His teeny eyes were red from not quite enough sleep. When he yawned he looked like he did when he was a baby.

Do we all look like our baby selves when we yawn?

He’s getting all this extra motherly emoshness because of his sister. She was eighteen on Sunday which is so staggeringly preposterous to me, I feel like any minute I’ll wake up in my bed at home, aged 11, after a nasty bump to the head and a vivid dream where I was caught up in a cyclone and transported to a world where I had a mortgage and kids and stretch-marks.

Saturday night she had a party. Gwyneth and youngest took root in the front room, away from all the extraordinary screeching, while I flitted in and out, trying to look casual whilst assessing every individual for signs of excessive drug ingestion or alcohol poisoning.


There were none. They were all fantastic. The only drama was when the birthday girl suddenly slid down the stairs, spraying her drink all up the walls and banging her arse so hard she cried and then cried even harder when she realised the music had stopped playing which was a far greater catastrophe.

All night I kept welling-up at the sight of her. Her laughing. Her dancing. Her hugging her friends. Her enormous stuck-on-all-night smile.

The emoshness was motherly pride first, to see her so beautifully grown. Second came an unpleasant wave of self-pity, to realise I’d never enjoyed my mother’s gaze at my 18th, or 16th, and don’t even remember those birthdays. The third level of emosh was the familiar guilt that always follows a bit of self-pity, that it was actually Mum who was really in pain and HER who missed out on everything, not ME.

I sat at the end of the garden and allowed myself a few proper tears in the dark for a moment…


…until the spell was broken by the birthday girl screeching WHERE IS MY MUM? WE NEED MORE WINE!

And I was right there, as I have been for the last eighteen years, every day. From bottles of formula to bottles of booze.

On Sunday she went to the Manchester One Love gig. Did you watch any of it? There was Ariana Grande, flitting about the stage in stilts with long swishy ponytail like a teeny show-pony, but also belting out her hits and other people’s hits, soldiering on marvellously through her young tears.

It felt like all the kids were being scooped up in one gigantic hug from their pop idols; from ‘oldies’ (ha) like Robbie to the youngest like Ariana, they were saying: what happened is hideous, and we give shit about it and about you.

Then Liam Gallagher swaggered on in his obligatory over-sized parka, all Manc-moody and I thought, what’s he doing here, doesn’t he hate all these teen-friendly acts? I can’t stand the fella. He’s like an over-grown Horrid Henry who needs a long-overdue good slap from his mam. He wailed nasally into the mic as per, but when they cut to the crowd, the kids were LOVING it. They knew every word.
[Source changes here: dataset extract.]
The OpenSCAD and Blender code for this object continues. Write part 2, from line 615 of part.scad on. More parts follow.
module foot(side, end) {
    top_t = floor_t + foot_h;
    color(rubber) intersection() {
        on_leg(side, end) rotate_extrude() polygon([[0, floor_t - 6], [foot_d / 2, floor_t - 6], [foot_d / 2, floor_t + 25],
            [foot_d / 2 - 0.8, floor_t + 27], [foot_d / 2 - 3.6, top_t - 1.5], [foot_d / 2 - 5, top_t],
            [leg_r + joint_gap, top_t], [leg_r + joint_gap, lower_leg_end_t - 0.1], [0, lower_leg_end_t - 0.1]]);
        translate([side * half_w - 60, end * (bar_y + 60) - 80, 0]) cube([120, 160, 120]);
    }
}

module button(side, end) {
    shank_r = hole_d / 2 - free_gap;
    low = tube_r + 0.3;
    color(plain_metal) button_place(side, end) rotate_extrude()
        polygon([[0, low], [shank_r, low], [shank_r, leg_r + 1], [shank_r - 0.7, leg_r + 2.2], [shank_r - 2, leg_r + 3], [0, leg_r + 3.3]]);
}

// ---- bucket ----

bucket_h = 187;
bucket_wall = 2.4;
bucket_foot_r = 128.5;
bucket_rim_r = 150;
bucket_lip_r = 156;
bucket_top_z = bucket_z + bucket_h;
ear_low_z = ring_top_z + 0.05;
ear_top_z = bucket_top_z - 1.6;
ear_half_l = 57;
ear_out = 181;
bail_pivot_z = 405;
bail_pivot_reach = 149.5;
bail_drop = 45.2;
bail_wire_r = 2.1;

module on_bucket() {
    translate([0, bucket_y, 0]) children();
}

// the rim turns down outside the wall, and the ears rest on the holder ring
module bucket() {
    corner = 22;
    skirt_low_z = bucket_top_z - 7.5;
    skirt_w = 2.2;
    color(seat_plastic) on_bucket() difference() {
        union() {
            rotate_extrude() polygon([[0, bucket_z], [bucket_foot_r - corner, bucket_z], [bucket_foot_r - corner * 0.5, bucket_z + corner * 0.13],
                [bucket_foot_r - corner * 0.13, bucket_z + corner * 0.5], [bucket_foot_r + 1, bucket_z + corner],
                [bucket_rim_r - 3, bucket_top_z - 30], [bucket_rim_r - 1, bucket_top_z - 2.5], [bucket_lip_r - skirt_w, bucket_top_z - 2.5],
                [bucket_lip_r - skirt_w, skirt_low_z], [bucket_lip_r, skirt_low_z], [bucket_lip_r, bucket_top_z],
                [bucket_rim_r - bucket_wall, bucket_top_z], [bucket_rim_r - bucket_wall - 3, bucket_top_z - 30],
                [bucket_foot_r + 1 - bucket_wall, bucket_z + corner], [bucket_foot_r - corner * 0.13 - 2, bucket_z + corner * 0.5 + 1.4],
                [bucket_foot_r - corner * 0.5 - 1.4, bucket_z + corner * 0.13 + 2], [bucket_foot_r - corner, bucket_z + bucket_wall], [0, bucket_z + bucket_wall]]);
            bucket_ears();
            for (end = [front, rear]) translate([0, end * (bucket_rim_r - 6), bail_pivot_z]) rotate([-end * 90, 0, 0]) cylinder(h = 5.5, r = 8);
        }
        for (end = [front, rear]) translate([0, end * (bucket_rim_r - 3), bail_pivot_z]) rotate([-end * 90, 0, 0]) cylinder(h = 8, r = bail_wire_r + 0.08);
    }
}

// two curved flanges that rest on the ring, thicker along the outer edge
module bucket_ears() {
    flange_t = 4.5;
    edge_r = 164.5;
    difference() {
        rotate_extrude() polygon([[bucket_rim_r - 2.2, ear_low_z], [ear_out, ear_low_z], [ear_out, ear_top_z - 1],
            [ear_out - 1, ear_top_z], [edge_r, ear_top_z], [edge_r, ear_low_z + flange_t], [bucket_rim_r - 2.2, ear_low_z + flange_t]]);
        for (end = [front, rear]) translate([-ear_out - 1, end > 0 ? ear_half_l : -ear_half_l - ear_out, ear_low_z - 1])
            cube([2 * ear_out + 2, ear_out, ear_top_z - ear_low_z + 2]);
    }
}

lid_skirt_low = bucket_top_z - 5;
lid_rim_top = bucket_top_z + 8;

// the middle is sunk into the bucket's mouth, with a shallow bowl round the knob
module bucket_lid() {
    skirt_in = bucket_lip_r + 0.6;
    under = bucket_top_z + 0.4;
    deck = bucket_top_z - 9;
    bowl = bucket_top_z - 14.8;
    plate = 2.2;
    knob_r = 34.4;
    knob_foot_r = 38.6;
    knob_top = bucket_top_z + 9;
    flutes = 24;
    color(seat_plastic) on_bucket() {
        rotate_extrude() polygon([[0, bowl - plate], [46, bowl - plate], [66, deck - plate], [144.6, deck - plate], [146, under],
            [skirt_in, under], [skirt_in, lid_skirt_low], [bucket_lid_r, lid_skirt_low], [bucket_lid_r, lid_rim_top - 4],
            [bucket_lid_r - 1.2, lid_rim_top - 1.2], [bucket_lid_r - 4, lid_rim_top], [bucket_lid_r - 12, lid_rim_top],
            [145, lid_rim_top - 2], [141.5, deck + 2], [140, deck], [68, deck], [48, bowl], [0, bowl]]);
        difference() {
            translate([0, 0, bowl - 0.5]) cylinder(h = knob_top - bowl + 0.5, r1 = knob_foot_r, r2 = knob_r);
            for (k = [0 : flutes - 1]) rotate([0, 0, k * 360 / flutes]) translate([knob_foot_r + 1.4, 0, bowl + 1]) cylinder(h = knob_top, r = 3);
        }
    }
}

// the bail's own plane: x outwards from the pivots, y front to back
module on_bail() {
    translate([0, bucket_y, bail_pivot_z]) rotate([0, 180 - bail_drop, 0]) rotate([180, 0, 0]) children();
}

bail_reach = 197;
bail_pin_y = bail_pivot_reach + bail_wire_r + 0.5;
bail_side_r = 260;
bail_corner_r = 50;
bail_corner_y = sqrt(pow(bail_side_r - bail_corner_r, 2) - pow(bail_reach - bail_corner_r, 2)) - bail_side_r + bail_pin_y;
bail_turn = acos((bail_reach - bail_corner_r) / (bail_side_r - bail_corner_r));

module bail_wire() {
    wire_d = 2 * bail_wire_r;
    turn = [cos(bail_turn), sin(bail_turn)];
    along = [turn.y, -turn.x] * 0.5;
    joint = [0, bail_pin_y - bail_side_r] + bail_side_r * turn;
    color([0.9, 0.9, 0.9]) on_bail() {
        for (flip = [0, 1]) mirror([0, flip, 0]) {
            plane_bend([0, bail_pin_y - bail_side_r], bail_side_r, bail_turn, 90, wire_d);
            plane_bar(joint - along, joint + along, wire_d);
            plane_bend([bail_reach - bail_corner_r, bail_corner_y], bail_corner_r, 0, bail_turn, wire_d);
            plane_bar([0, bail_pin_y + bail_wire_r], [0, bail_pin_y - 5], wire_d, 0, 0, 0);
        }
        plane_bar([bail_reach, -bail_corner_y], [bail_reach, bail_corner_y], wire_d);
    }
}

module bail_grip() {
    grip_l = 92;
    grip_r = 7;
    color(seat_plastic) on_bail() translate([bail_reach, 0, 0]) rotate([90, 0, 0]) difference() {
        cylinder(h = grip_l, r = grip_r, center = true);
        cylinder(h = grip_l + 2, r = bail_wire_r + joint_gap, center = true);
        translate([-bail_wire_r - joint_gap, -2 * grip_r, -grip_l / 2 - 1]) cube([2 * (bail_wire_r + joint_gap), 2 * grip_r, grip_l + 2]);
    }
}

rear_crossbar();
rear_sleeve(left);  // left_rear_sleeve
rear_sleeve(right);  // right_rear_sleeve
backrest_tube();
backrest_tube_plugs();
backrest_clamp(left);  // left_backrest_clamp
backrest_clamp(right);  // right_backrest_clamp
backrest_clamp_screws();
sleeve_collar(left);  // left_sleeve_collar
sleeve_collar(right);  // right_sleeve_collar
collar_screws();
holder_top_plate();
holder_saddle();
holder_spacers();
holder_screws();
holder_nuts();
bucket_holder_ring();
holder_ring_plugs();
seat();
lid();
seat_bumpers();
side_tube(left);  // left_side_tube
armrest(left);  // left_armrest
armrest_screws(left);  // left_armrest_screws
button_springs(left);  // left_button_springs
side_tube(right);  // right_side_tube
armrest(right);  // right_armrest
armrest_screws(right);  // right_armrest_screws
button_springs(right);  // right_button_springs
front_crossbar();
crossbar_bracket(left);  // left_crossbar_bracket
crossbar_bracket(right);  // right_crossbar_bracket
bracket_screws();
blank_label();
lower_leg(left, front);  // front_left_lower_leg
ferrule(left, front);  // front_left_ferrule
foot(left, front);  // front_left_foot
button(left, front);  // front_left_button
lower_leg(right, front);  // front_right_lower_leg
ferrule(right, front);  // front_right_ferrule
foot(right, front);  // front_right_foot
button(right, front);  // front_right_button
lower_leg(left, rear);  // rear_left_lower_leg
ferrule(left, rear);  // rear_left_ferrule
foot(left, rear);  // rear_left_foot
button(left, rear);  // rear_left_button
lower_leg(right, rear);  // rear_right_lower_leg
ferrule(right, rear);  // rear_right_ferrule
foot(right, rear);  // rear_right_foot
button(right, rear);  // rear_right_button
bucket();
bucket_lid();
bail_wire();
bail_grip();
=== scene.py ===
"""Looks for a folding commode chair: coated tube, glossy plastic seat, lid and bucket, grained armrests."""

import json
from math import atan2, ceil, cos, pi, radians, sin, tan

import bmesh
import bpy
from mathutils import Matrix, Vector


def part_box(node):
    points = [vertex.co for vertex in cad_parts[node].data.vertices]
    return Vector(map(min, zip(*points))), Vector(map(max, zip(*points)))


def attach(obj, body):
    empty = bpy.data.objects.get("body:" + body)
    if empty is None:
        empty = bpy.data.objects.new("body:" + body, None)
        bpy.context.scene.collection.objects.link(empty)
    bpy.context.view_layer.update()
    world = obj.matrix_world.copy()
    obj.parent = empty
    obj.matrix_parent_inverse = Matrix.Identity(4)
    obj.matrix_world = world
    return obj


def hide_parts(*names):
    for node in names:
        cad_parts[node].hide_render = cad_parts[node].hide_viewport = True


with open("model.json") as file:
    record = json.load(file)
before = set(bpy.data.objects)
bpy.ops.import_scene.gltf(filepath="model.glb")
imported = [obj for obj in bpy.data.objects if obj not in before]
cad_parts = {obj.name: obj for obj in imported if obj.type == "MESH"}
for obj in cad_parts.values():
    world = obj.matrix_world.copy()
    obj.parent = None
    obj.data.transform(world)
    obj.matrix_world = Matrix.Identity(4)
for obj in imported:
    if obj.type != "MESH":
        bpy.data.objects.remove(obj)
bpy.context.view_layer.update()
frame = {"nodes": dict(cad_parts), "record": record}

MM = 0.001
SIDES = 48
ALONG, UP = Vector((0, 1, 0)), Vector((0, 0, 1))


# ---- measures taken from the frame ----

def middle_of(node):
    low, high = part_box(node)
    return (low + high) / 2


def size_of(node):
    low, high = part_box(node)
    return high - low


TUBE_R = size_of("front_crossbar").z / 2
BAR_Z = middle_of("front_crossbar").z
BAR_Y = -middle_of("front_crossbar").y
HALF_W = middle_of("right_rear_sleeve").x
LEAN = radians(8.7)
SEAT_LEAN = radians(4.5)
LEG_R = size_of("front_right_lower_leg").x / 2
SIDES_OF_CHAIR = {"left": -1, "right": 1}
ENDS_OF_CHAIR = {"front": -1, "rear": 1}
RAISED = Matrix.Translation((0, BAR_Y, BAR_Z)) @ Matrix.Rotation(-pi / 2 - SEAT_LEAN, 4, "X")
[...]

This is what they all needed. It felt like this generation’s Live Aid; the only night where you would ever see such huge stars on the same stage, coming together for a cause. It was raising money, but it was also raising hope and that’s something the kids desperately needed, especially as they’d woken up that morning to the news from London.

During the gig Gwyneth told me about what Churchill had once said when it was suggested he cut funding for the arts during wartime. He refused, saying: then what are we fighting for?

Turns out, on further googling that he didn’t actually say that, but he should have. Maybe he would have. And it’s true, especially true when we’re being attacked at music venues and bars, that we determine to crack on singing along to bad pop songs and drinking over-priced pints of beer because they are precisely the freedoms and joys our enemies want to destroy.

Her phone lost charge by the end of the gig. Despite knowing we were recording it at home, she had to spend all night with her phone in the air, sobbing her heart out with her friend. She was supposed to walk home (we live just a few minutes away) but she was taking too long. I couldn’t call her. All I could do was sit in the garden listening as police sirens filled the air and the choppers hovered above. Again.

I’m not ashamed to say I was properly worried and I never normally worry about her when she’s out. But it didn’t seem impossible that something impossible might have happened. I moved to the sofa and put the news on, waiting for bad news, my hands frantically at work on youngest’s new fidget-spinner.

Until there she was, her little face bouncing up the front path, grinning through the darkness. Inside, her cold, cold cheeks and hands needed a hot cup of tea and some toast and a full debrief on every single moment of the night.

We stayed up until it wasn’t her birthday anymore. After she went to bed I sat outside, listening as police cars raced to ordinary, more routine situations. A fellow Mum sent a message saying: ‘Well done! She’s eighteen! You can finally take a breath now!’ Even though we both know we never really will.

I’d hold my breath forever for this girl, this eighteen year old girl of mine.

She made me fat, she made me temporarily incontinent, she made me feel both achingly old and alarmingly immature. Hell, for nine months she even made me quit the bloody fags. But I don’t think I’m being too emosh when I say she’s also loved me like nothing I’ve ever known and actually, has taught me to breathe a little easier, to settle into love, into being a family, into being alive.

Being alive is good. Being her Mum is good.